If a student has difficulty learning a skill or concept, what would you do?

If the student has gone over the concept a few times and still has trouble with it, I like to put the book down for a minute and focus on something else: maybe move on to another problem with a similar, but slightly easier foundation. Later we'll come back to the concept from a different viewpoint, and I'll try explaining it in a different way. That may be with a drawing, or with different words, or with some kind of metaphor.

How do you help students who are struggling with reading comprehension?

Reading comprehension is all about expanding your vocabulary. Honestly, I used to read dictionaries when I was a kid (I know, I'm the complete opposite of cool). But for people who don't have a vast vocabulary, reading comprehension can be difficult. I have to make sure the student understands the tone of the passage first. Certain words can imply a certain mood, and that can make even words that a student doesn't understand seem clear.

What strategies have you found to be most successful when you start to work with a student?

It is so important to make sure you are teaching with the student in mind and not the material per se. There is no reason for you to strictly stay on topic if that is not going to help the student. If you are talking about reciprocals and the student doesn't really understand fractions, go over fractions first! Don't move on until the student is truly ready for the next section, and don't be afraid to look for practice problems and information outside of that textbook!

How would you help a student get excited/engaged with a subject that they are struggling in?

An individual subject may not seem that exciting, but when you look beyond and see what people in those fields are doing with their careers, it becomes so exciting. I used to never be interested in foreign policy or history, but after seeing a piece of legislation that affected me go through the entire process, that was amazing to me. Now I'm majoring in political science! That experience, seeing that subject in action, changed how I saw that topic, and I believe that can happen for many other students.

What techniques would you use to be sure that a student understands the material?

It is imperative that a student understands the roots before they can master the branches. If a student is really struggling, I take a step back and make sure they understand the step before the one we are on. If they're struggling there too, I keep moving back until we can identify the problem. Then, we can move forward.

How do you build a student's confidence in a subject?

Usually just doing better and seeing better grades in a subject makes a student more confident. But, if he is feeling very anxious, I would assure him that there are other options. Even if he does poorly in this class, there are ways to rectify that. Just saying those words can really take the stress off of a student's shoulders, and that can have a positive effect on their learning.

What types of materials do you typically use during a tutoring session?

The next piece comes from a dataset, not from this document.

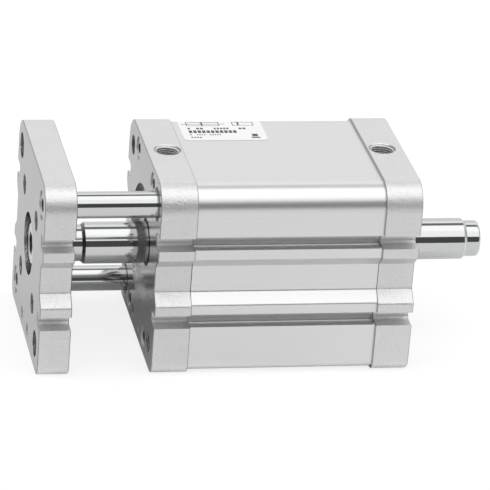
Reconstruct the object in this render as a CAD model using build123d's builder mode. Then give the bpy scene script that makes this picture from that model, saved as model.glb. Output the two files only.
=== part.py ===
from build123d import *
import os

# Guided compact pneumatic cylinder with a through piston rod, in millimetres.
# The origin is on the rod axis in the rear cover's outer face, the mounting face with four
# corner threads. X runs along the rod and out of the rear cover, so the front cover and the
# guide plate are at minus X. Z points up, to the face with the air ports. The rod stands part
# way out, as it was photographed.

os.makedirs("parts", exist_ok=True)

# Working sizes
bore_diameter = 63.0
stroke = 50.0
rod_diameter = 16.0
guide_rod_diameter = 10.0
rest_extension = 23.0

# Lengths along the rod
cover_length = 14.0
spigot_length = 3.0
plate_thickness = 12.0
retracted_gap = 8.0

# Cross-section shared by the plate, the covers and the barrel
barrel_wall = 5.5
barrel_inset = 1.0
top_corner_radius = 10.0
bottom_corner_radius = 4.5
bolt_setback = 9.75
panel_wall = 1.9
panel_half_height = 5.2
panel_slope_height = 4.2
panel_foot_radius = 1.2
ridge_radius = 1.2
edge_break = 0.3

# Sensor slots
slot_height = 15.8
slot_width = 5.2
slot_depth = 6.0
slot_floor_radius = 1.6
slot_lip = 2.0
slot_pocket_width = 7.8
slot_pocket_radius = 1.2
cover_slot_depth = 6.5

# Clearances
running_gap = 0.03
seal_gap = 0.08
assembly_gap = 0.05
end_gap = 0.1

# Threads, drawn at their outside diameter
m8_thread = 8.0
m8_depth = 12.0
plate_thread_spacing = 34.0
plate_clear_hole = 10.0
port_thread = 9.7
port_countersink = 10.4
port_bite = 1.2
port_setback = 8.0
rod_end_thread = 10.0
rod_end_countersink = 10.6
rod_end_hole_depth = 20.0

# Cover screws, beside the corners
cover_screw_offset = 11.25
cover_screw_edge = 6.5
cover_screw_thread = 5.0
cover_screw_clear = 5.5
cover_screw_head = 8.5
cover_screw_head_height = 5.0
cover_screw_socket = 4.0
cover_screw_socket_depth = 2.5
cover_screw_grip = 12.0
head_clearance = 0.25
head_chamfer = 0.4
head_sink = 0.5
screw_end_room = 1.5

# Small pin holes under the rod
pin_hole_diameter = 5.0
pin_hole_depth = 8.0
pin_hole_spacing = 15.0
pin_hole_edge = 5.5

# Rod passage through a cover, counted inwards from its outer face
pilot_diameter = 45.0
pilot_depth = 2.0
wiper_opening = 18.6
wiper_lip_depth = 1.0
seal_diameter = 24.0
seal_length = 5.0
seal_lip_wall = 1.2
seal_notch_depth = 2.0
wiper_sink = 0.3
rod_bush_wall = 1.0

# Guide rod passage
guide_bush_wall = 1.0
guide_wiper_diameter = 13.0
guide_wiper_length = 3.5
guide_channel_diameter = 11.0
guide_rod_end_margin = 6.0
guide_rod_seat = 2.0
guide_rod_chamfer = 0.8

# Guide rod screws, in the plate
guide_screw_thread = 6.0
guide_screw_clear = 6.4
guide_screw_head = 10.0
guide_screw_head_height = 6.0
guide_screw_socket = 5.0
guide_screw_socket_depth = 3.0
guide_screw_grip = 12.0
guide_screw_recess = 11.0

# Centre screw, in the plate
centre_recess = 24.0
centre_screw_head = 16.0
centre_screw_head_height = 6.0
centre_screw_sink = 1.0
centre_screw_socket = 8.0
centre_screw_socket_depth = 3.5
centre_screw_grip = 14.0

# Piston rods
end_boss_diameter = 14.0
end_boss_length = 5.6
end_chamfer_length = 1.2
end_round = 1.3
front_neck_length = 7.6
rear_reach = 6.0
spigot_diameter = 12.0
plate_spigot_length = 4.0
stub_diameter = 10.0
stub_length = 14.0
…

I will use anything that will help a student learn. With a parent's permission, I have taken kids down to the lake so they can understand surface tension of water and do experiments on marine plant life. My father is a math tutor at Shaw University and has piles and piles of math books I can go through to see if something would better help my student. My mother teaches special education at an elementary school and has shown me many useful websites and handbooks for special education students. If we have to go to a crowded place and ask people to participate in a survey to get information to write a research paper, we will do that. If we have to build a tower out of toothpicks and gum, we will do that. Any feasible learning experience is on the table.

How do you adapt your tutoring to the student's needs?

My tutoring style changes depending on my student. If my student gets easily distracted, we may move a little faster and get a little off topic, but not so much that we can't come back. If my student is very anxious, we may go over a subject a few times to make sure he really gets it and can do it on his own.